The problem with food pills as a plot contrivance is that people must eat every day. Hawkman acknowledges this when he says that he'll need to make enough capsules to feed millions, far more than any of them could possibly carry. Worse, the capsules require a liquid solution to make them grow, even bulkier and more difficult to transport than the pills themselves. Continuing air drops are the only answer, and Fox recognizes that and has the individual members promise them in several of the episodes. The logic of the answer obviates the need for any of the JSA to get involved at all. Since that would remove 48 action-filled pages, Fox simply ignores his own set-up.
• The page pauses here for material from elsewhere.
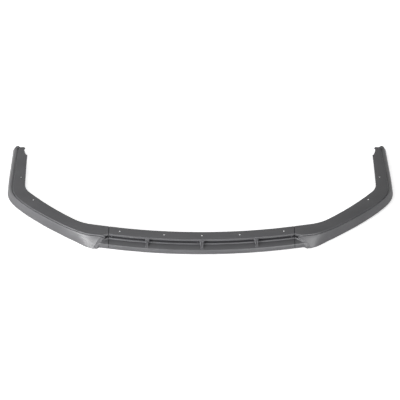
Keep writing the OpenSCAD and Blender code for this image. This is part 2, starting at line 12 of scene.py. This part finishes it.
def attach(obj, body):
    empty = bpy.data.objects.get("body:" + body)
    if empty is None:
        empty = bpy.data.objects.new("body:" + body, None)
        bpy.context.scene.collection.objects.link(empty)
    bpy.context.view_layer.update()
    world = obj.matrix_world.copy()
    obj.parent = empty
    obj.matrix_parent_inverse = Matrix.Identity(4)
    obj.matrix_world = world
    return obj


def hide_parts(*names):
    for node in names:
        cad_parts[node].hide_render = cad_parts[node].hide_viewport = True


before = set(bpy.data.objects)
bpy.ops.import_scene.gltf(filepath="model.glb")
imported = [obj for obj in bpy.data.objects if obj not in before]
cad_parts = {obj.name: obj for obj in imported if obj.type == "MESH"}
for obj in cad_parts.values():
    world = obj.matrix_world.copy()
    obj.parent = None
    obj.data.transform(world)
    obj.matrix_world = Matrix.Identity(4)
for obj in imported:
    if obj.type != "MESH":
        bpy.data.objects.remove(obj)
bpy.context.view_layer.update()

log = logging.getLogger("splitter_lip")

MM = 0.001
ROOT = "root"
HAND_NAMES = {-1: "left", 1: "right"}
# Vertices closer than this, in millimetres, are one: the CAD mesh is loose triangles
MERGE_MM = 0.02
# Edges shorter than this, in millimetres, are dropped with the slivers they belong to
SLIVER_MM = 0.01


class Side(Enum):
    """The two mirrored side sections, by the name of their node."""

    LEFT = "left_side_section"
    RIGHT = "right_side_section"


class Fastener(Enum):
    """The kinds of small steel part in a seam joint, by the start of their nodes' names."""

    SCREW = "joint_screw"
    WASHER = "joint_washer"
    NUT = "joint_nut"


def linear(hex_colour: str) -> tuple[float, float, float, float]:
    """Turns an sRGB hex value into a linear colour.

    Args:
        hex_colour: The colour as "#rrggbb".

    Returns:
        Linear red, green and blue, and an alpha of 1.
    """
    parts = [int(hex_colour[i:i + 2], 16) / 255 for i in (1, 3, 5)]
    values = [c / 12.92 if c <= 0.04045 else ((c + 0.055) / 1.055) ** 2.4 for c in parts]
    return (values[0], values[1], values[2], 1.0)


def add_node(
    tree: bpy.types.NodeTree,
    kind: str,
    settings: dict[str, object] | None = None,
    inputs: dict[str | int, object] | None = None,
) -> bpy.types.Node:
    """Adds one node with its settings and its input values or links.

    Args:
        tree: The node tree that gets the node.
        kind: The node's type name.
        settings: Attributes of the node and their values.
        inputs: Input names or numbers, each with a value or an output socket to link from.

    Returns:
        The new node.
    """
    node = tree.nodes.new(kind)
    for name, value in (settings or {}).items():
        setattr(node, name, value)
    for name, value in (inputs or {}).items():
        if isinstance(value, bpy.types.NodeSocket):
            tree.links.new(value, node.inputs[name])
        else:
            node.inputs[name].default_value = value
    return node


def per_mm(size_mm: float) -> float:
    """Noise scale whose features are about this many millimetres, on coordinates in metres."""
    return 1.0 / (size_mm * MM)


def noise(tree: bpy.types.NodeTree, place: bpy.types.NodeSocket, size_mm: float,
          detail: float) -> bpy.types.NodeSocket:
    """Adds a noise whose features are about this many millimetres.

    Args:
        tree: The node tree that gets the noise.
        place: The coordinates, in metres.
        size_mm: The size of its features.
        detail: Its number of finer layers.

    Returns:
        The noise's value.
    """
    return add_node(tree, "ShaderNodeTexNoise", None,
                    {"Vector": place, "Scale": per_mm(size_mm), "Detail": detail}).outputs["Fac"]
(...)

The adventures and the images of the American superheroes literally punching Nazis have an imperative outside logic.

And so does the ending, featuring as usual a gag about Johnny Thunder, a well-intentioned idiot always blundering his way to victory (with the last minute help of his magic genie, Thunderbolt). Johnny was so busy savings others that he forget to give himself any food. Back home he gobbles dozens of the pills and washes them down with a beaker of secret solution. With real-world physics he would literally explode from the inside as the turkeys expanded, an old comic trope about food pills that date back to A Hundred Years Hence and The New Food. Instead we get a moral that would please every parent: don't "bolt" down your food or else you'll get a tummy ache. Dead Nazis and good manners: the perfect comic for the 1942 reader.